GIVEN TASK ▸
Return, exactly as written, the lines from the one containing "build_body(parts, looks)" through the one containing "if empty is", with both ends included.

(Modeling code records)
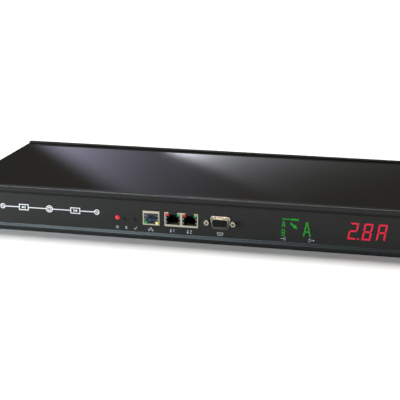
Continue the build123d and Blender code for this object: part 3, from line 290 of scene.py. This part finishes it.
# The network socket's plastic changes over this depth behind the panel, from its dark rim to two blue tones
mouth_start, mouth_end = 0.6 * MM, 1.8 * MM
mouth_rim = (0.012, 0.013, 0.016)
mouth_dark, mouth_pale = (0.10, 0.13, 0.19), (0.66, 0.80, 0.98)
mouth_rough = (0.3, 0.45)

# The serial port's shell: painted shade in its lower part and a painted highlight at its top, which change
# between these two heights
shell_painted_shade, shell_painted_highlight = (0.22, 0.19, 0.15), (0.92, 0.82, 0.70)
shell_shade_z, shell_highlight_z = 20 * MM, 25.5 * MM
shell_rough = 0.22
shell_metallic = 0.95

socket_grain = 1500


def network_plastic():
    """Plastic of the network socket: near black in front and a paler blue-grey in the depth of its mouth."""
    material, tree, shader = shaded_material("network_plastic")
    fine = noise(tree, socket_grain)
    depth = ramp(tree, object_place(tree)["Y"], panel_front_y + mouth_start, panel_front_y + mouth_end,
                 curve="LINEAR")
    deep = two_tones(tree, fine, mouth_dark, mouth_pale)
    tree.links.new(two_tones(tree, depth, mouth_rim, deep), shader.inputs["Base Color"])
    tree.links.new(spread(tree, fine, *mouth_rough), shader.inputs["Roughness"])
    add_bump(tree, shader, fine, smooth_relief)
    return material


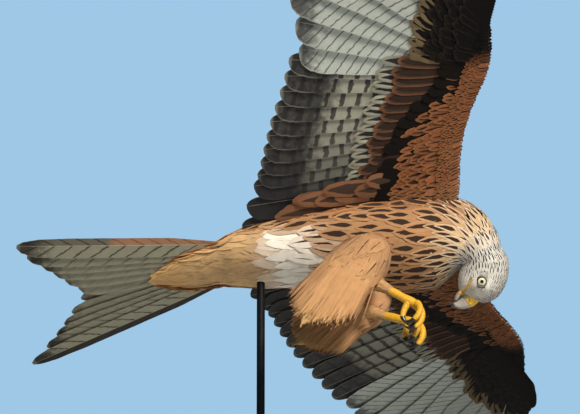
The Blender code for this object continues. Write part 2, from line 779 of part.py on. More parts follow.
def build_head(parts, cutters, looks):
    """Head with lids, sockets and mouth line, the two halves of the bill and the eyes."""
    rings = [profile_ring(row, BODY_SIDES, square=2.1) for row in HEAD_RINGS]
    head = add_object("head", *loft(rings), parts)
    lids = []
    sockets = []
    for side, word in ((1, "left"), (-1, "right")):
        centre = head_point(0.0, side * EYE_OUT, 0.0)
        eye = ball("eye_" + word, centre, EYE_RADIUS, parts)
        bake(eye)
        finish_piece(eye, looks["iris"])
        sockets.append(ball("socket_" + word, centre, EYE_RADIUS + GAP, cutters))
        rings = []
        for step in range(LID_STEPS):
            turn = 2.0 * math.pi * step / LID_STEPS
            around = HEAD_F * math.cos(turn) + HEAD_U * math.sin(turn)
            middle = head_point(0.0, side * LID_OUT, 0.0) + around * LID_RADIUS
            rings.append(oval_ring(middle, around * LID_THICK, HEAD_L * side * LID_THICK * LID_SWELL,
                                   LID_SIDES))
        lids.append(closed_ring_object("lid_" + word, rings, parts))
        forward, out, up = BROW_AT
        long_half, side_half, up_half = BROW_HALVES
        brow = oval_lump(head_point(forward, side * out, up), HEAD_F * long_half,
                         HEAD_L * side * side_half, HEAD_U * up_half)
        lids.append(add_object("brow_" + word, *brow, parts))
    fuse(head, lids)
    forward, long_half, side_half = MOUTH_REACH
    slit = block("mouth_slit", head_point(forward, 0.0, MOUTH_LINE), (HEAD_F, HEAD_L, HEAD_U),
                 (long_half, side_half, 0.5 * MOUTH_SLIT), cutters)
    carve(head, sockets + [slit])
    finish_piece(head, looks["pale"])

    upper = add_object("bill_upper", *loft([profile_ring(row, BILL_SIDES) for row in BILL_UPPER_RINGS]),
                       parts)
    nostrils = []
    for side in (1, -1):
        forward, out, up = NOSTRIL_AT
        long_half, side_half, up_half = NOSTRIL_HALVES
        lump = oval_lump(head_point(forward, side * out, up), HEAD_F * long_half, HEAD_L * side_half,
                         HEAD_U * up_half)
        nostrils.append(add_object("nostril", *lump, cutters))
    carve(upper, nostrils)
    finish_piece(upper, looks["horn"])
    lower = add_object("bill_lower", *loft([profile_ring(row, BILL_SIDES) for row in BILL_LOWER_RINGS]),
                       parts)
    finish_piece(lower, looks["horn"])


def oval_lump(centre, long_axis, side_axis, up_axis, sides=10, rows=5):
    """Closed ellipsoid on three half axes."""
    rings = []
    for row in range(rows):
        turn = math.pi * (row + 0.5) / rows
        middle = centre - long_axis * math.cos(turn)
        rings.append(oval_ring(middle, up_axis * math.sin(turn), side_axis * math.sin(turn), sides))
    return loft(rings)


def closed_ring_object(name, rings, collection):
    """Ring-shaped tube through rings that come back to the first."""
    sides = len(rings[0])
    count = len(rings)
    verts = [point for ring in rings for point in ring]
    faces = []
    for row in range(count):
        following = (row + 1) % count
        for side in range(sides):
            beside = (side + 1) % sides
            faces.append((row * sides + side, row * sides + beside, following * sides + beside,
                          following * sides + side))
    return add_object(name, verts, faces, collection)


def grown_torso(cutters, name):
    """Torso grown by the gap, for cutting what meets it."""
    return add_object(name, *loft(torso_rings(GAP)), cutters)


def build_legs(parts, cutters, looks):
    """Thighs, shanks, feet and claws."""
    for word, leg in LEGS.items():
        thigh = add_object("thigh_" + word, *loft(thigh_rings(leg)), parts)
        carve(thigh, [grown_torso(cutters, "torso_space_" + word)])
        finish_piece(thigh, looks["rufous"])

        hock = Vector(leg["hock"])
        knuckle = Vector(leg["knuckle"])
        shank = (knuckle - hock).normalized()
        start = hock - shank * TARSUS_IN
        points = [start.lerp(knuckle, t) for t in TARSUS_AT]
        radii = [TARSUS_RADIUS * f for f in TARSUS_SWELL]
        tarsus = add_object("tarsus_" + word, *loft(tube_rings(points, radii, 10)), parts)
        paths = toe_paths(leg)
        foot = add_object("foot_" + word, *loft(ball_rings(knuckle, shank, KNUCKLE_RADIUS)), parts)
        toes = []
        for index, (toe, claw) in enumerate(paths):
            radii = [TOE_RADIUS * f for f in np.linspace(*TOE_TAPER, len(toe))]
            toes.append(add_object("toe", *loft(tube_rings(toe, radii, TOE_SIDES)), parts))
            first = (toe[-1] - toe[-2]).normalized()
            claw_points = [point + first * GAP for point in claw]
            claw_radii = [TOE_RADIUS * f for f in CLAW_SWELL]
            nail = add_object("claw_%s_%d" % (word, index + 1),
                              *loft(tube_rings(claw_points, claw_radii, TOE_SIDES, first)), parts)
            finish_piece(nail, looks["claw"])
        fuse(foot, toes)
        finish_piece(foot, looks["yellow"])
        thigh_space = add_object("thigh_space_" + word, *loft(thigh_rings(leg, GAP)), cutters)
        foot_space = add_object("foot_space_" + word,
                                *loft(ball_rings(knuckle, shank, KNUCKLE_RADIUS + GAP)), cutters)
        carve(tarsus, [thigh_space, foot_space])
        finish_piece(tarsus, looks["yellow"])


def ball_rings(centre, axis, radius, sides=12, rows=6):
    """Rings of a ball about a chosen axis."""
    side = axis.orthogonal().normalized()
    up = axis.cross(side)
    rings = []
    for row in range(rows):
        turn = math.pi * (row + 0.5) / rows
        rings.append(oval_ring(centre - axis * radius * math.cos(turn), up * radius * math.sin(turn),
                               side * radius * math.sin(turn), sides))
    return rings


def build_stand(parts, cutters, looks):
    """Flat base plate with round corners and one rod up to the body."""
    rod_top = to_world(ROD_AT)
    outline = []
    half_x = BASE_LENGTH / 2.0 - BASE_CORNER
    half_y = BASE_WIDTH / 2.0 - BASE_CORNER
    for corner, (cx, cy) in enumerate(((1, 1), (-1, 1), (-1, -1), (1, -1))):
        for step in range(7):
            turn = math.pi / 2.0 * (corner + step / 6.0)
            outline.append((cx * half_x + BASE_CORNER * math.cos(turn),
                            cy * half_y + BASE_CORNER * math.sin(turn)))
    count = len(outline)
    verts = [(x, y, 0.0) for x, y in outline] + [(x, y, BASE_THICK) for x, y in outline]
    faces = [tuple(range(count))[::-1], tuple(range(count, 2 * count))]
    faces += [(i, (i + 1) % count, count + (i + 1) % count, count + i) for i in range(count)]
    base = add_object("stand_base", verts, faces, parts, place=False)
    finish_piece(base, looks["steel"], smooth=False)

    length = rod_top.z - BASE_THICK - GAP
    bpy.ops.mesh.primitive_cylinder_add(vertices=24, radius=ROD_RADIUS, depth=length,
                                        location=(rod_top.x, rod_top.y, BASE_THICK + GAP + length / 2.0))
    rod = bpy.context.active_object
    rod.name = "stand_rod"
    for holder in list(rod.users_collection):
        holder.objects.unlink(rod)
    parts.objects.link(rod)
    bake(rod)
    carve(rod, [grown_torso(cutters, "torso_space_rod")])
    finish_piece(rod, looks["steel"])


def build_wings(parts, cutters, looks):
    """Both wings, cut clear of the torso."""
    for word, pose in WING_POSE.items():
        wing = add_object("wing_" + word, *wing_flesh(pose), parts)
        fuse(wing, [add_object("vane", *shape, parts) for shape in wing_vanes(pose)], WING_SOLVER)
        neck_space = add_object("neck_space_" + word, *loft(neck_rings(2.5 * GAP)), cutters)
        carve(wing, [grown_torso(cutters, "torso_space_wing_" + word), neck_space], CARVE_SOLVER)
        finish_piece(wing, looks["feather"])


def build_tail(parts, cutters, looks):
    """Forked tail, cut clear of the torso."""
    tail = add_object("tail", *tail_core(), parts)
    fuse(tail, [add_object("vane", *shape, parts) for shape in tail_vanes()], WING_SOLVER)
    carve(tail, [grown_torso(cutters, "torso_space_tail")])
    finish_piece(tail, looks["feather"])


def main():
    """Builds every node of the bird and its stand."""
    for item in list(bpy.data.objects):
        bpy.data.objects.remove(item)
    parts = bpy.data.collections.new("red_kite")
    cutters = bpy.data.collections.new("cutters")
    bpy.context.scene.collection.children.link(parts)
    bpy.context.scene.collection.children.link(cutters)
    looks = {
        "rufous": material("rufous_plumage", (0.48, 0.22, 0.09), 0.85),
        "streaked": material("streaked_plumage", (0.42, 0.28, 0.18), 0.85),
        "pale": material("pale_head_plumage", (0.60, 0.58, 0.54), 0.85),
        "feather": material("flight_feathers", (0.16, 0.14, 0.13), 0.70),
        "iris": material("iris", (0.78, 0.70, 0.45), 0.15),
        "horn": material("horn_bill", (0.30, 0.29, 0.26), 0.40),
        "yellow": material("yellow_skin", (0.80, 0.55, 0.08), 0.55),
        "claw": material("black_claw", (0.03, 0.03, 0.03), 0.35),
        "steel": material("blackened_steel", (0.06, 0.06, 0.065), 0.50, 0.9),
    }
    build_body(parts, looks)
    build_head(parts, cutters, looks)
    build_wings(parts, cutters, looks)
    build_tail(parts, cutters, looks)
    build_legs(parts, cutters, looks)
    build_stand(parts, cutters, looks)


main()
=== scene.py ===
"""Looks of a life-size red kite, banking in flight on its display stand.

The bird is worked out in its own frame, x forward, y left and z towards its back, from
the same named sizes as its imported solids, and one turn and one shift set it in the row
frame.  A skin lies under the plumage, and every feather is a thin closed vane.
"""

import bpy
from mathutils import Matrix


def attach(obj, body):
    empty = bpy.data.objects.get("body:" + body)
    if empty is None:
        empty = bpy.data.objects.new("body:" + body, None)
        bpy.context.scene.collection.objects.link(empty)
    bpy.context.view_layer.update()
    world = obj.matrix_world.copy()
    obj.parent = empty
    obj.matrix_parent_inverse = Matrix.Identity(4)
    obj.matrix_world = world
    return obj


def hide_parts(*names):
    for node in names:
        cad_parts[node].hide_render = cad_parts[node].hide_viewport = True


bl_info = {
    "name": "Red kite model",
    "version": (1, 0, 0),
    "blender": (4, 5, 0),
    "location": "View3D > Sidebar > Red kite",
    "description": "Builds skin, plumage, bill, eyes, feet and stand of a life-size red kite",
    "category": "Object",
}

import math
from functools import partial

import bpy
import numpy as np
from bpy.props import FloatProperty, FloatVectorProperty, PointerProperty

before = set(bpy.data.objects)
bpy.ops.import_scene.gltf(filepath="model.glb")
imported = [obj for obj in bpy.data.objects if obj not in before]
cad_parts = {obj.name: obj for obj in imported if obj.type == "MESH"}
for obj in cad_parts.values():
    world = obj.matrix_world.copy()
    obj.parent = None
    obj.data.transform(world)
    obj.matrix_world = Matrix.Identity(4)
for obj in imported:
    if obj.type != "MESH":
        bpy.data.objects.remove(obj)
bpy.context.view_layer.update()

# Pose, as in the solids
BODY_PLACE = np.array((0.05, 0.0, 0.56))
CLIMB = math.radians(6.7)
ROLL_FROM_VIEW = math.radians(43.0)
VIEW_LIFT = math.radians(8.6)
DIHEDRAL = math.radians(7.0)

# Body: x, middle z, half width and half height of each section
TORSO_RINGS = (
    (-0.236, 0.003, 0.034, 0.013),
    (-0.222, 0.005, 0.040, 0.020),
    (-0.190, 0.008, 0.046, 0.030),
    (-0.150, 0.010, 0.051, 0.039),
    (-0.100, 0.007, 0.056, 0.049),
    (-0.050, 0.002, 0.059, 0.055),
    (0.000, -0.002, 0.059, 0.058),
    (0.030, -0.003, 0.057, 0.057),
    (0.045, -0.003, 0.055, 0.055),
)

# Coverts over the tail's root carry the body's form on: x, half width, half height
TAIL_CONE = (
    (-0.256, 0.0330, 0.0112),
    (-0.276, 0.0300, 0.0096),
    (-0.294, 0.0240, 0.0080),
    (-0.308, 0.0160, 0.0066),
)
NECK_RADII = (0.0535, 0.0500, 0.0450, 0.0390, 0.0335, 0.0296)
NECK_HANDLE_OUT = 0.015
NECK_HANDLE_IN = 0.030

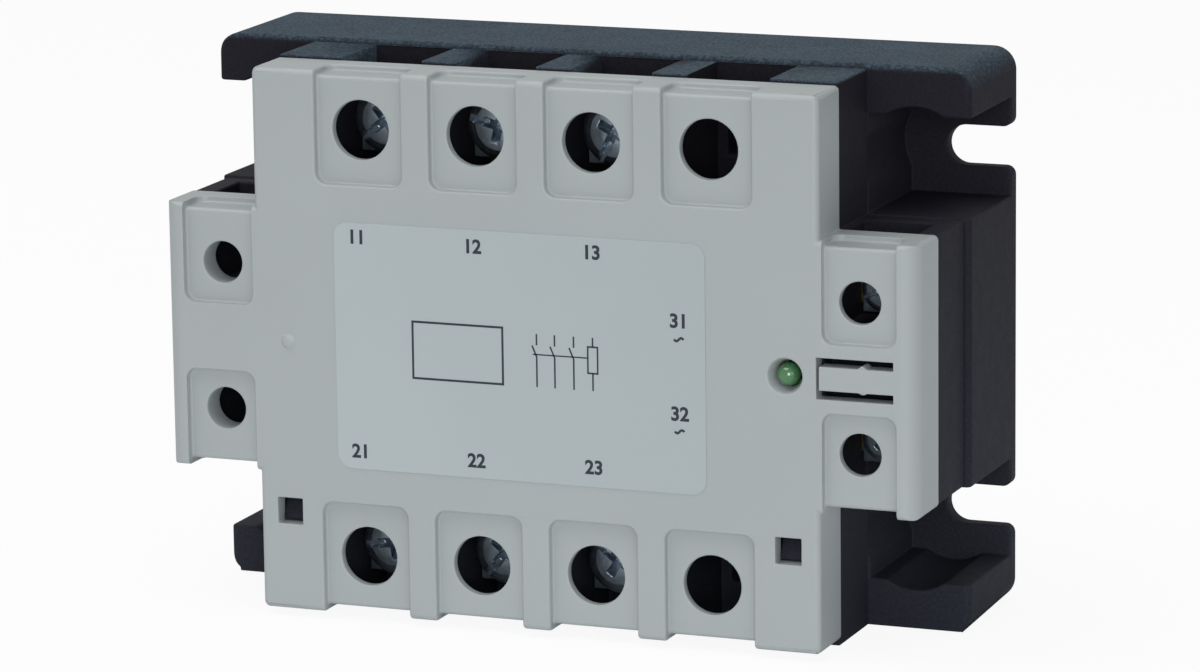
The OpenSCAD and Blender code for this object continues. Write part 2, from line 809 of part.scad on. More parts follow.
base_plate();
base_frame();
terminal_block();
front_cover();
label();
control_board();
status_led();
optocouplers();
varistors();
gate_resistors();
input_capacitor();
input_rectifier();
input_resistors();
gate_pins();
substrate(1);  // substrate_1
substrate(2);  // substrate_2
substrate(3);  // substrate_3
thyristors(1);  // thyristors_1
thyristors(2);  // thyristors_2
thyristors(3);  // thyristors_3
power_busbar(1, LINE);  // line_busbar_1
power_busbar(2, LINE);  // line_busbar_2
power_busbar(3, LINE);  // line_busbar_3
power_busbar(1, LOAD);  // load_busbar_1
power_busbar(2, LOAD);  // load_busbar_2
power_busbar(3, LOAD);  // load_busbar_3
power_nuts();
control_nuts();
power_clamp(1, LINE);  // line_clamp_1
power_clamp(2, LINE);  // line_clamp_2
power_clamp(3, LINE);  // line_clamp_3
power_clamp(1, LOAD);  // load_clamp_1
power_clamp(2, LOAD);  // load_clamp_2
power_clamp(3, LOAD);  // load_clamp_3
power_screw(1, LINE);  // line_screw_1
power_screw(2, LINE);  // line_screw_2
power_screw(3, LINE);  // line_screw_3
power_screw(1, LOAD);  // load_screw_1
power_screw(2, LOAD);  // load_screw_2
power_screw(3, LOAD);  // load_screw_3
control_terminal(UPPER);  // control_terminal_1
control_terminal(LOWER);  // control_terminal_2
control_clamp(UPPER);  // control_clamp_1
control_clamp(LOWER);  // control_clamp_2
control_screw(UPPER);  // control_screw_1
control_screw(LOWER);  // control_screw_2
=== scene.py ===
"""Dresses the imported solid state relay: moulded forms, threads, printing, finishes and a plain studio."""
import json
import math

import bmesh
import bpy
import numpy as np
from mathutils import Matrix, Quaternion, Vector

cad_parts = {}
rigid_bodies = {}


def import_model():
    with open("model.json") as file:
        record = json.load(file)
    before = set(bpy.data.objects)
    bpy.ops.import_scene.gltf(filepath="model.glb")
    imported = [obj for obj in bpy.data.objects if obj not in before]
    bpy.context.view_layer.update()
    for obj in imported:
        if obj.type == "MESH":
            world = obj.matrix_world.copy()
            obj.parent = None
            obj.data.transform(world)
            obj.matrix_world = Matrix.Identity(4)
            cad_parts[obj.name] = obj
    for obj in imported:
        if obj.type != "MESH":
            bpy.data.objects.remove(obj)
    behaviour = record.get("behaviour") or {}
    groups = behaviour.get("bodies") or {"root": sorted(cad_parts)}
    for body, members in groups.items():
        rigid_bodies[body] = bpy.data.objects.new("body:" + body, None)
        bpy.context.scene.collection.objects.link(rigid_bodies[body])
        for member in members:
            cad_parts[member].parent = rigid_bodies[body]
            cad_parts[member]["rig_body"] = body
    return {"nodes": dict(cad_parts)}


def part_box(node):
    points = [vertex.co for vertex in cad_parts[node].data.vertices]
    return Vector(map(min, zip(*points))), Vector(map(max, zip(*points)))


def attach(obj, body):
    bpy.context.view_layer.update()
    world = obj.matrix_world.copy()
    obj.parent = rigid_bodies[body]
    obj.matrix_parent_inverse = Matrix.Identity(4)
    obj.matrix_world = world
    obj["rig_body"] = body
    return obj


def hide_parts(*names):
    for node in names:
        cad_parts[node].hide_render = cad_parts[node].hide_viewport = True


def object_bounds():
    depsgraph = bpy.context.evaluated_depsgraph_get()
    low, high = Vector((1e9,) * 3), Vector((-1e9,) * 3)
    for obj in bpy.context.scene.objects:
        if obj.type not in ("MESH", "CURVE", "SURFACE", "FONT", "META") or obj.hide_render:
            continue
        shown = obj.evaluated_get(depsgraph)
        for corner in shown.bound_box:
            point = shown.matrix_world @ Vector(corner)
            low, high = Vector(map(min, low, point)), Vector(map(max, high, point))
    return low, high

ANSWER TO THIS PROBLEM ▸
    build_body(parts, looks)
    build_head(parts, cutters, looks)
    build_wings(parts, cutters, looks)
    build_tail(parts, cutters, looks)
    build_legs(parts, cutters, looks)
    build_stand(parts, cutters, looks)


main()
=== scene.py ===
"""Looks of a life-size red kite, banking in flight on its display stand.

The bird is worked out in its own frame, x forward, y left and z towards its back, from
the same named sizes as its imported solids, and one turn and one shift set it in the row
frame.  A skin lies under the plumage, and every feather is a thin closed vane.
"""

import bpy
from mathutils import Matrix


def attach(obj, body):
    empty = bpy.data.objects.get("body:" + body)
    if empty is None:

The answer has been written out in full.